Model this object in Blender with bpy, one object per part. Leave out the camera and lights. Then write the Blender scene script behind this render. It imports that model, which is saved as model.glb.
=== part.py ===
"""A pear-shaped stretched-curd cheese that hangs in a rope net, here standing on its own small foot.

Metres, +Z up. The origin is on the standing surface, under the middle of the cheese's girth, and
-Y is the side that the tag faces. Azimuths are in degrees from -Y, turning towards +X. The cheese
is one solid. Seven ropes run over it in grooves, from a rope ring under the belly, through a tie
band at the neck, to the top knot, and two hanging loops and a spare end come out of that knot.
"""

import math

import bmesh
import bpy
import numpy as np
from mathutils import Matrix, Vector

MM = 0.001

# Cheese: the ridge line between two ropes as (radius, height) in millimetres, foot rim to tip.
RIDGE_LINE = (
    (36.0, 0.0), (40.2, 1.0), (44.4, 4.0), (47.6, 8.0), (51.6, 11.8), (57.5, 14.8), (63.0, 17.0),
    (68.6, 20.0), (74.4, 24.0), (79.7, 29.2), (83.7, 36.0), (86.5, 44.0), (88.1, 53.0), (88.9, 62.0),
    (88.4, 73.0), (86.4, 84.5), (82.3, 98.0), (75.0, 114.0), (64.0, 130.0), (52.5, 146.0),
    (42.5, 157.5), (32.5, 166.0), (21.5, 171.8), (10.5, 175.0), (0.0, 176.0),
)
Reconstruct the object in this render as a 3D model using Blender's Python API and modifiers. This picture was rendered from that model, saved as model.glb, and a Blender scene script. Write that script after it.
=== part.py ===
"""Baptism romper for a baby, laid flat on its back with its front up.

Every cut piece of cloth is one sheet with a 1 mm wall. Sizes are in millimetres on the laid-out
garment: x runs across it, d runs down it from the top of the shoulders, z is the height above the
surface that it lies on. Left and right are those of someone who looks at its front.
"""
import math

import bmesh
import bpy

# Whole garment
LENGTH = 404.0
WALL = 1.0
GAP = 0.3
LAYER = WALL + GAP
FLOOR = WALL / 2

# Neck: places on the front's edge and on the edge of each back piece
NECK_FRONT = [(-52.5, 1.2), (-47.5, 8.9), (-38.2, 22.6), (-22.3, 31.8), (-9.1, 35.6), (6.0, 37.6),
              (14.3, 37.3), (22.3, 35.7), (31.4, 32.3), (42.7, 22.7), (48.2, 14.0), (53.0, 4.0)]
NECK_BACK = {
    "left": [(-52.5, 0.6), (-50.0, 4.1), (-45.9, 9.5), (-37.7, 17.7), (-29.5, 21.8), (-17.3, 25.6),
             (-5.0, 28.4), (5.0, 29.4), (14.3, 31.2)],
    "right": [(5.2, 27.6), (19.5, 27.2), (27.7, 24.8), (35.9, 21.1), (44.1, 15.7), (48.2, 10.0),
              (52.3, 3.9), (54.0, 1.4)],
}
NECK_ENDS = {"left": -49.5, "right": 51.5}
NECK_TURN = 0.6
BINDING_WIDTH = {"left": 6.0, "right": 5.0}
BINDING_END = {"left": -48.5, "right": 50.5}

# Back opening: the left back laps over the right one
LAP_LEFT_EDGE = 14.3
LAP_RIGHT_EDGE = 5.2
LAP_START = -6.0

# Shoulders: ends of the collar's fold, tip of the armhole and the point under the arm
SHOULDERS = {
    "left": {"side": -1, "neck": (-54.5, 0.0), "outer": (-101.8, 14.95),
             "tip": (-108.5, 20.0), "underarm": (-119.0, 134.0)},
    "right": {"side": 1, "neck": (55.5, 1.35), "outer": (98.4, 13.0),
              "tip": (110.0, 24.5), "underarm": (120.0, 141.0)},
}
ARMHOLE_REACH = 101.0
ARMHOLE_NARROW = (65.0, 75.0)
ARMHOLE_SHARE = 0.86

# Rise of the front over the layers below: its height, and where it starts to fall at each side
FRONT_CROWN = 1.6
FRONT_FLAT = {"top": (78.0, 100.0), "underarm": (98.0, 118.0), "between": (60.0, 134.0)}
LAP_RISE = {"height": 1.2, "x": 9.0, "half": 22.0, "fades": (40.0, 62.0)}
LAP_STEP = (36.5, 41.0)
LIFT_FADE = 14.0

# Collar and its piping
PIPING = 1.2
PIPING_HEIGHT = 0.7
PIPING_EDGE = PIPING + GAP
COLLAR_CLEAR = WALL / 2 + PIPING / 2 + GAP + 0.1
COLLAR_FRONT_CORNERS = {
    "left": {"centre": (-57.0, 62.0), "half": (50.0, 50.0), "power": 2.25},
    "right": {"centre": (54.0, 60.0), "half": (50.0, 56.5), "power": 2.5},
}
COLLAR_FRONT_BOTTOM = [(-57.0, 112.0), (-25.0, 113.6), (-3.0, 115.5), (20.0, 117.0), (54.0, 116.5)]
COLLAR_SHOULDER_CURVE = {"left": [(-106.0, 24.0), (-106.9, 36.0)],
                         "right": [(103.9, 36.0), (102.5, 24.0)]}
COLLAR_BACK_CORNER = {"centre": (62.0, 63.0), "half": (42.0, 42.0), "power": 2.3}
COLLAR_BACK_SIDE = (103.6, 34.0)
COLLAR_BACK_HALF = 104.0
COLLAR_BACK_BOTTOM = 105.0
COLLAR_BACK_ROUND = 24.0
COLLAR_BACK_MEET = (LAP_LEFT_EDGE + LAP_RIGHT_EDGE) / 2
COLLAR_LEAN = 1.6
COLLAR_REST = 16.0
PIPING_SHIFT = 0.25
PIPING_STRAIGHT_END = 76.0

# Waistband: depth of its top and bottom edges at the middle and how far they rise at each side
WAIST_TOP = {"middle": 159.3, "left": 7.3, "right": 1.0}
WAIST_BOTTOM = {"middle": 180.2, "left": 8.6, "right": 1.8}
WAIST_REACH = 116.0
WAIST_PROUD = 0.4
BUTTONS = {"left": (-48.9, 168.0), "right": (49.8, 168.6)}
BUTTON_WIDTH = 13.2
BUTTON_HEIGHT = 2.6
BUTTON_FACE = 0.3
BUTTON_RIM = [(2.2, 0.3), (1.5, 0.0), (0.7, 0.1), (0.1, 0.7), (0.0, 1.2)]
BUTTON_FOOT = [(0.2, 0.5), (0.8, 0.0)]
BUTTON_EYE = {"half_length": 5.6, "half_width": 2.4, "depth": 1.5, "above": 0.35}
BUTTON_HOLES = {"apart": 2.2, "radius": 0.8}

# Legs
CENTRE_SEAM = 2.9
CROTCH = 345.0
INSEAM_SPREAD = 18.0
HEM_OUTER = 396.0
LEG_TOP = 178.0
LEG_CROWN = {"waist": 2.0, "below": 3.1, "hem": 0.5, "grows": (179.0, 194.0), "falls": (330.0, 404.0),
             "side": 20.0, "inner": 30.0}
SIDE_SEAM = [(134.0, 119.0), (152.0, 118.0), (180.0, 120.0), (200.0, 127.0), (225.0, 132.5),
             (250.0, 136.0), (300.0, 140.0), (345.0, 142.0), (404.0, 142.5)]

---

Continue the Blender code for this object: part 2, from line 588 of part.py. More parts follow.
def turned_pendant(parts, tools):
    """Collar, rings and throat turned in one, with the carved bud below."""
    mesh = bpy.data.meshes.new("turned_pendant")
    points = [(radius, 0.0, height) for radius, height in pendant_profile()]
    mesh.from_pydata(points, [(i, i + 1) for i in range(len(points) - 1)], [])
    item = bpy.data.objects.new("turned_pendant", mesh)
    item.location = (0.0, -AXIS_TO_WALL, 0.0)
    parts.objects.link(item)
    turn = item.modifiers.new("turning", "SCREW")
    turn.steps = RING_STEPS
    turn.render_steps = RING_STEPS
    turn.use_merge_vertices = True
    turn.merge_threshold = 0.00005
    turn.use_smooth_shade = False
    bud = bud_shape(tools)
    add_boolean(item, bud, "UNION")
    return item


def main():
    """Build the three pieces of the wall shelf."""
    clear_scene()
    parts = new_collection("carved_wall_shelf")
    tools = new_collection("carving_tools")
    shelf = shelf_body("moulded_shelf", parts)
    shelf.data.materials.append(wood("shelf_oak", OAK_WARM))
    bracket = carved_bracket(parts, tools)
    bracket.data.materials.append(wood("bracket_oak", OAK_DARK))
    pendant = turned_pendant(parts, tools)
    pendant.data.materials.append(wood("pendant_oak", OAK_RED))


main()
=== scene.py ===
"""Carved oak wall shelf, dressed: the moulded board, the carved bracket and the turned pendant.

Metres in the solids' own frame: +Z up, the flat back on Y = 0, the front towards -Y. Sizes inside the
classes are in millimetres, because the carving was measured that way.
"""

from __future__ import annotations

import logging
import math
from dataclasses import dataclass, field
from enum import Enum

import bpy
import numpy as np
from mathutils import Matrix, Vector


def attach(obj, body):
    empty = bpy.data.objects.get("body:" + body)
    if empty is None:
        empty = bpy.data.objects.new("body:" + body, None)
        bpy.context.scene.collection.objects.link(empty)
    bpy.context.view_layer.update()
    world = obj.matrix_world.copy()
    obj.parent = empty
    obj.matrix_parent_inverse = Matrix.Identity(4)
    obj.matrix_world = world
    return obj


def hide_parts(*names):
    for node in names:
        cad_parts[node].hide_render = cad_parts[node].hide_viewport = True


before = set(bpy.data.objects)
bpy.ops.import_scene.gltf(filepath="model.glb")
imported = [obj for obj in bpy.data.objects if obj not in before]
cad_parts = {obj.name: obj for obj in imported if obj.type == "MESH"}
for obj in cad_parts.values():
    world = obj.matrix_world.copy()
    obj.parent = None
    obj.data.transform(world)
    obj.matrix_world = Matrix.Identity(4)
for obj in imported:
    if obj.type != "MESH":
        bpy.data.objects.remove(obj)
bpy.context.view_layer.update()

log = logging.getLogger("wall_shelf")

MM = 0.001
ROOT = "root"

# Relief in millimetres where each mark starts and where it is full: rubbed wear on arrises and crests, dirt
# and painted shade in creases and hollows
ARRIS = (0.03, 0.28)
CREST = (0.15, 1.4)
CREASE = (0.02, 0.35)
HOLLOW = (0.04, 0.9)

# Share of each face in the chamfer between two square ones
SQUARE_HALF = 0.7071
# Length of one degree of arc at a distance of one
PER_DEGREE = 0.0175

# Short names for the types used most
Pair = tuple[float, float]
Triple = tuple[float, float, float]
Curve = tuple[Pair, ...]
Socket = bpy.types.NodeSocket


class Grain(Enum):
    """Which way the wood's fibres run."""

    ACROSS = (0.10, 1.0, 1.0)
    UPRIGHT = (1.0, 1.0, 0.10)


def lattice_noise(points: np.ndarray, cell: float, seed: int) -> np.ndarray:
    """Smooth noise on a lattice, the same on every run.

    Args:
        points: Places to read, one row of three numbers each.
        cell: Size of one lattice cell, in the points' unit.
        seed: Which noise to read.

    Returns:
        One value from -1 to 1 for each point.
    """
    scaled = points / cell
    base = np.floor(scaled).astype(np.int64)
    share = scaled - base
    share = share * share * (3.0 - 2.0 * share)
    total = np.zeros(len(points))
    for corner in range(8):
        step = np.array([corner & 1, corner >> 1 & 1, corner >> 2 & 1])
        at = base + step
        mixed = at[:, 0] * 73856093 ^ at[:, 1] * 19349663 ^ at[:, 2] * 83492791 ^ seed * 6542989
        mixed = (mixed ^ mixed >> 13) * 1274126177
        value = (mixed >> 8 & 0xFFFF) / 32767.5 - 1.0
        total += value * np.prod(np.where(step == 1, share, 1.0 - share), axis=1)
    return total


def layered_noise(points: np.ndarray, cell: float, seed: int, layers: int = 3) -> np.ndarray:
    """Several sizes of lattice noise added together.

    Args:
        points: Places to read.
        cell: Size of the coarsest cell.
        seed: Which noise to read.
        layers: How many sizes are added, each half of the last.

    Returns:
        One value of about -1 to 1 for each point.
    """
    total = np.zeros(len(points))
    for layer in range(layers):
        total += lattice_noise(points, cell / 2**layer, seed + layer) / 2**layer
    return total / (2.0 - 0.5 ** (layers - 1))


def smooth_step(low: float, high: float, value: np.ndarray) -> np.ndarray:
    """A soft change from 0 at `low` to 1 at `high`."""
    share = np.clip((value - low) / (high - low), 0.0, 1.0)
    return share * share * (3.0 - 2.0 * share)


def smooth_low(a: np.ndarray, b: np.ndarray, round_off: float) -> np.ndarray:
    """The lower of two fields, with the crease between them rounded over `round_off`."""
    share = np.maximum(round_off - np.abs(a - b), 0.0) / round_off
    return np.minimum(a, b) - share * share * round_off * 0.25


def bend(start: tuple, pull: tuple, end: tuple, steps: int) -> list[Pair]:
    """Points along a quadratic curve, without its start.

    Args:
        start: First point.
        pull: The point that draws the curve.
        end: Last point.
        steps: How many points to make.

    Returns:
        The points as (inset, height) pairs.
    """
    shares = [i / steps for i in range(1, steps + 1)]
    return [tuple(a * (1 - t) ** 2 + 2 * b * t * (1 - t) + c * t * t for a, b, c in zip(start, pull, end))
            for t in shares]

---

=== Exercise aim ===
Output, from the data above, the lines from the line with "Continue the Blender" to the line with "return item" exactly as they stand, both ends included and nothing else.

=== Response to this task ===
Continue the Blender code for this object: part 2, from line 588 of part.py. More parts follow.
def turned_pendant(parts, tools):
    """Collar, rings and throat turned in one, with the carved bud below."""
    mesh = bpy.data.meshes.new("turned_pendant")
    points = [(radius, 0.0, height) for radius, height in pendant_profile()]
    mesh.from_pydata(points, [(i, i + 1) for i in range(len(points) - 1)], [])
    item = bpy.data.objects.new("turned_pendant", mesh)
    item.location = (0.0, -AXIS_TO_WALL, 0.0)
    parts.objects.link(item)
    turn = item.modifiers.new("turning", "SCREW")
    turn.steps = RING_STEPS
    turn.render_steps = RING_STEPS
    turn.use_merge_vertices = True
    turn.merge_threshold = 0.00005
    turn.use_smooth_shade = False
    bud = bud_shape(tools)
    add_boolean(item, bud, "UNION")
    return item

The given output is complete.